Au même moment, il se servait d’une étude qu’il écrivait sur Hugo, pour traduire les sentiments que lui inspiraient les détracteurs systématiques de la poésie en général, et des maître-poètes en particulier :

« … Les piqûres envenimées, les insultes, les négations, ne le transformeront point. On ne fera jamais de cet aigle un volatile de basse-cour. On n’attellera pas ce lion à l’omnibus littéraire. Le prétendu orgueil du grand poète n’est autre chose au fond, que l’aveu pur et simple qu’il est ce qu’il est…[3] »

Leconte de Lisle se rendait compte qu’une telle intransigeance, la condamnait à l’impeccabilité morale. Longtemps, il avait eu la fierté de son désintéressement. La misère d’argent, subie avec un si noble stoïcisme pendant toute sa jeunesse, lui donnait le droit, pensait-il, de reprocher à certains « de vivre de la Muse » alors que, lui, se mourait, presque sans pain, de son amour pour elle.
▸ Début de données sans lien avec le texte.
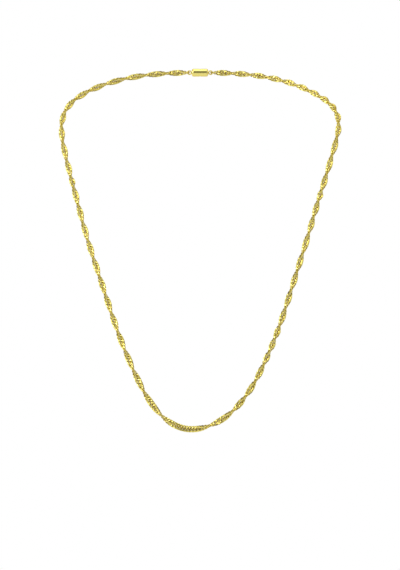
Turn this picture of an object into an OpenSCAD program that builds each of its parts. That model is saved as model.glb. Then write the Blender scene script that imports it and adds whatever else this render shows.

Aussi, jamais il ne laissait miroiter, dans son vers, le reflet de l’argent, sans anathémiser la tentation qu’il représente :


« … L’idole au ventre d’or, le Moloch affamé
S’assied, la pourpre au dos, sur la terre avilie.[4] »


  1. « Le Lévrier de Magnus ». Poèmes Tragiques.
  2. « Étude sur Vigny ». Nain Jaune, 1864.
  3. Nain Jaune, 1864.
  4. « L’Anathème, 1843 ». Poèmes Barbares.